EQ is either iZotope’s Neutron 4 (which is very modern) or a Neve 1073 console EQ emulation (Waves’ Scheps 73).
Some tracks are using Waves’ Abbey Road Saturator, which is set to emulate the older REDD 17 mixing console used at Abbey Road Studios from the 1950s.
Many tracks use a J37 tape recorder for the sound of tape compression and saturation. Also, all the delays are done on the J37.
The reverbs are Abbey Road Chambers (emulating the tiled room used at Abbey Road to get a short reverb) and Abbey Road Plates (the plate reverbs installed there in 1957). Both are done using Waves plugins.
The voice is sometimes processed by an Abbey Road ADT (Automatic Double Tracking) plugin, which emulates the tape-based double-tracking built by Ken Townsend to make John Lennon’s life easier when doubling vocals.

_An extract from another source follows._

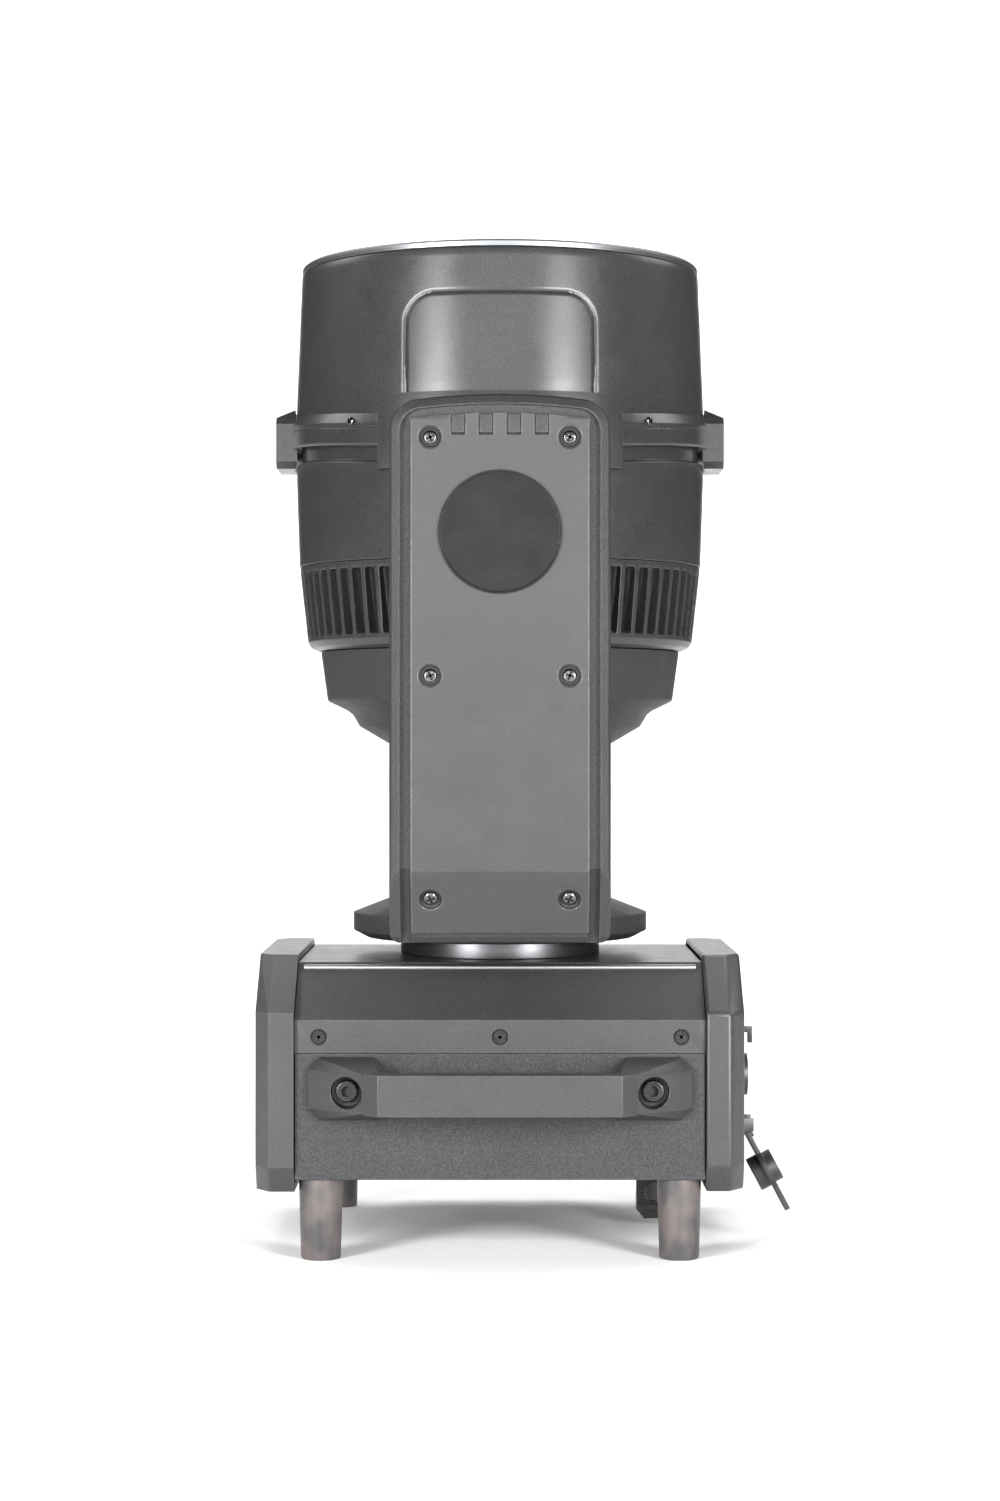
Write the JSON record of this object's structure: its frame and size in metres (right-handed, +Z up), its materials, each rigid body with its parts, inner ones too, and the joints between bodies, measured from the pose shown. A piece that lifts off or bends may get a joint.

The instruments used were:
Epiphone Dot electric guitar, for the single electric guitar part that runs through the whole song. The guitar’s run through an Scuffham S-Gear amp emulation, with a switchable distortion pedal added for the solo. When I was in my teens I found an American dime coin to play with and thought that was cool. I still have it (plus a bunch of spares), and I use it to get a more biting sound.

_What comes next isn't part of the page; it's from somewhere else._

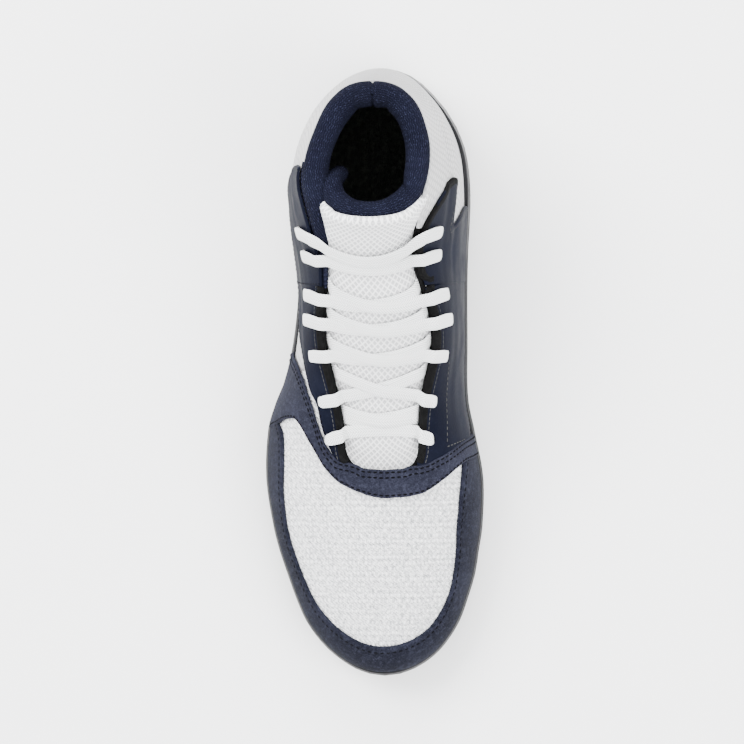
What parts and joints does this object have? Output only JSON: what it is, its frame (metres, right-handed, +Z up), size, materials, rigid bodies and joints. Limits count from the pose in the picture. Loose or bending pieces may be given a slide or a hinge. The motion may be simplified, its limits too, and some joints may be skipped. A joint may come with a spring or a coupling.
{
  "type": "wrestling shoe",
  "caption": "Low-cut boot-style wrestling shoe for the right foot, with a knit shell, suede toe guard, lace-up instep and thin rubber cup sole.",
  "frame": {"origin": "middle of the shoe's box, on the plane that the tread stands on", "axes": "+Z up, +Y from toe to heel, +X towards the inner (medial) side of this right shoe"},
  "size_m": [0.1045, 0.292, 0.1404],
  "materials": {
    "outsole": "charcoal moulded rubber, satin",
    "insole": "dark sock board",
    "knit": "white knitted mesh",
    "lining": "navy padded lining",
    "suede": "navy suede with a soft nap",
    "nubuck": "greyed navy nubuck",
    "leather": "smooth navy leather, satin",
    "lace": "white braided flat lace"
  },
  "bodies": {
    "root": {"outsole": "outsole", "insole": "insole", "upper": "knit", "tongue": "knit", "collar_lining": "lining", "toe_guard": "suede", "vamp_saddle": "nubuck", "eyestay_medial": "leather", "eyestay_lateral": "leather", "flap_medial": "leather", "flap_lateral": "leather", "lace_bar_1": "lace", "lace_cross_2": "lace", "lace_cross_3": "lace", "lace_cross_4": "lace", "lace_cross_5": "lace", "lace_top": "lace"}
  },
  "joints": []
}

Squier Mini-P bass, through a Line 6 Helix amp emulation, played with fingers.
Logic’s factory Hammond B3 organ emulation (which seems to get better every time I use it). The same setup as Two Lane Highway and Rise - multiple pedals.
Modartt’s Pianoteq emulating a Rhodes electric piano. Both this and the organ were played on an M-Audio Hammer 88 keyboard, which I never mention but is always a joy to use.
Native Instrument’s Abbey Road drums; the 1960s kit (recorded with towels on the drums for a more dampened sound). They’re played using a Native Instruments Maschine Mikro 3 controller.
Percussion is from the Logic Pro factory instruments plus Creative Toolbox Percussion from Strezov Sampling. Mostly played using the Mikro controller.
The voice is Eclipsed Sound’s Solaria, using Dreamtonics’ Synthesizer V software.
Or Hallowe’en, if you’re pedantic. Like I am.
I generally don’t write gendered lyrics. She is a werewolf because the singer’s voice is very definitely a female soprano.